Seldom have attempts to change the channel been so transparent. At 5 p.m. on a Friday afternoon, with his mayoralty under fire and questions about an alleged drug video still swirling, Mayor Rob Ford emerged from his office to make an announcement about public housing.
"When I was elected," he began, "I promised to bring true accountability to city hall and that is exactly what we've done." How? Why, by cleaning up the Toronto Community Housing, of course.
He went on to talk about a 2011 spending scandal that led him to sack the leadership of the public-housing organization. "I moved quickly and decisively to clean up the disgraceful mess," he said. Yes, he did -- more than two years ago.
Reporters waited in vain to hear what the mayor had summoned them to announce. He introduced the "new" chief executive of TCHC, Gene Jones, who took his post nearly a year ago. Mr. Jones had nothing to say. There was not a glimmer of news here -- only boasting.
"Folks I am so proud -- I am so proud -- to stand before you today you and tell you that we have turned the corner at Toronto Community Housing." And with that, he turned to go.

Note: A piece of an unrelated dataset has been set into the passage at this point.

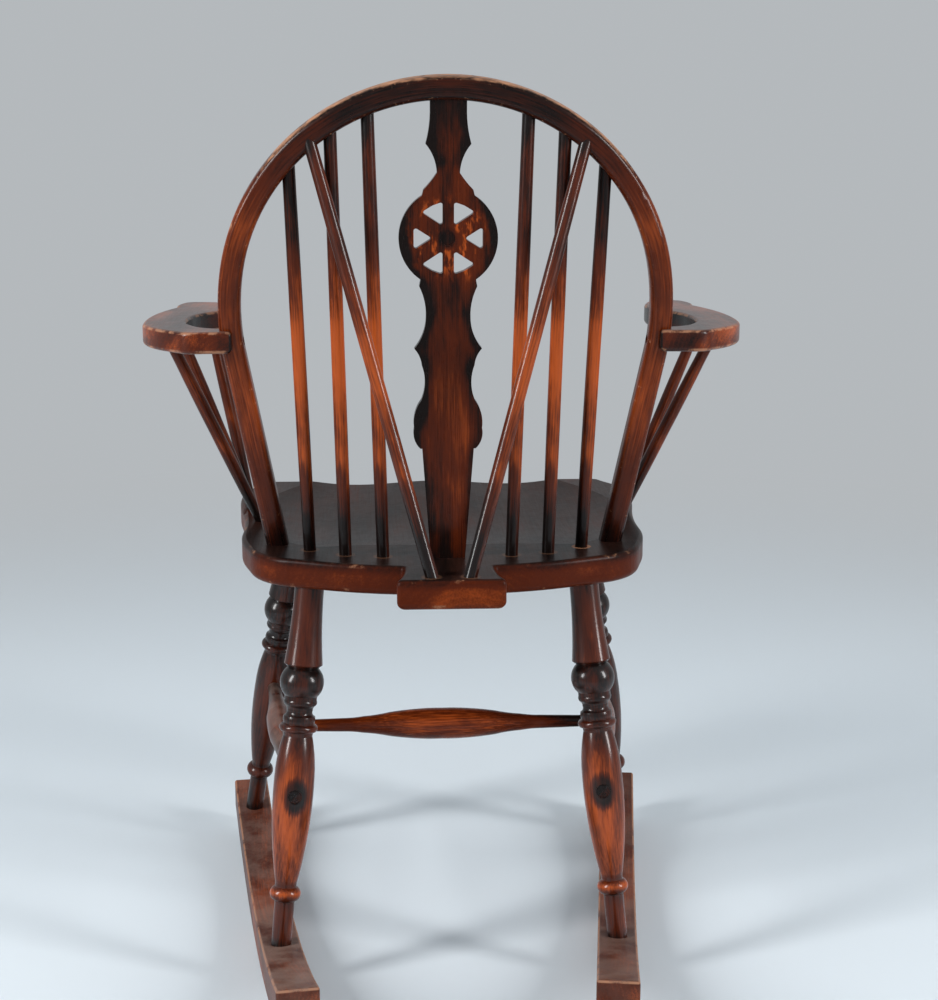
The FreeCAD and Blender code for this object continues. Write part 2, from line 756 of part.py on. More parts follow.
# The long back sticks and the two braces.
for side in (-1, 1):
    hand = "left" if side > 0 else "right"
    rows_of = (("inner", spindle_inner_x, spindle_inner_inset, spindle_inner_top_x),
               ("middle", spindle_middle_x, spindle_middle_inset, spindle_middle_top_x),
               ("outer", spindle_outer_x, spindle_outer_inset, spindle_outer_top_x))
    for which, foot_x, foot_inset, top_x in rows_of:
        name = "spindle_%s_%s" % (which, hand)
        foot = place(side * foot_x, seat_depth - foot_inset, seat_height)
        crest = on_hoop(side * top_x, bow_height(top_x), spindle_forward)
        p = toward(foot, crest, -stick_socket)
        q = toward(crest, foot, -hoop_width / 10)
        length = (q - p).Length
        finished(turned(name, p, q, stick_stations(length, stick_dia, stick_end_dia,
                                                   stick_socket)), name)
        seat_tools.append(bore("bore_seat_" + name, toward(p, q, -fit_gap),
                               toward(foot, crest, stick_dia), stick_end_dia / 2))
        hoop_tools.append(bore("bore_hoop_" + name, toward(crest, foot, hoop_width * 2),
                               toward(q, p, -fit_gap), stick_end_dia / 2))
    name = "brace_" + hand
    foot = place(side * brace_foot_x, tail_end - brace_foot_inset, seat_height)
    crest = on_hoop(side * brace_top_x, bow_height(brace_top_x), -brace_back)
    p = toward(foot, crest, -stick_socket)
    q = toward(crest, foot, -hoop_width / 10)
    length = (q - p).Length
    finished(turned(name, p, q, stick_stations(length, stick_dia, stick_end_dia,
                                               stick_socket)), name)
    seat_tools.append(bore("bore_seat_" + name, toward(p, q, -fit_gap),
                           toward(foot, crest, stick_dia), stick_end_dia / 2))
    hoop_tools.append(bore("bore_hoop_" + name, toward(crest, foot, hoop_width * 2),
                           toward(q, p, -fit_gap), stick_end_dia / 2))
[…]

It is all part of concerted effort by Mr. Ford and his brother Doug to move on from the video affair and regain their momentum as an election year approaches. Mr. Ford, normally shy of the press corps, appeared before the media almost every day this week to say make some pronouncement, while swatting away every question about the story that has transfixed the country.
"Anything else. Anything else," he said the other day, over and over, when reporters tried to get him to respond all the reports -- mounting by the day -- about the video affair and the turmoil it has unleashed in his administration.
Didn't he think the affair was overshadowing the work of the city. Not all, he fired back. "Everything's going fine."
His mayoral Twitter feed has been busy spitting out claims of money saved and efficiencies found. "I was elected to keep taxes low and reduce the size and cost of government," one tweet said, "and that's exactly what I'm doing."
Starting in his own office, it seems. By the end of the week, six staffers had left him since the beginning of the video affair, among them his press secretary and chief of staff. If any more jump ship, the quartet will have start playing Nearer My God to Thee.
No big deal, said the mayor. He wouldn't want to stop anyone from seizing other opportunities. Besides, the work in his office goes on. He told the press he had hired three new "movers and shakers" to replaced departed staffers and, darn it, they were hard at work already.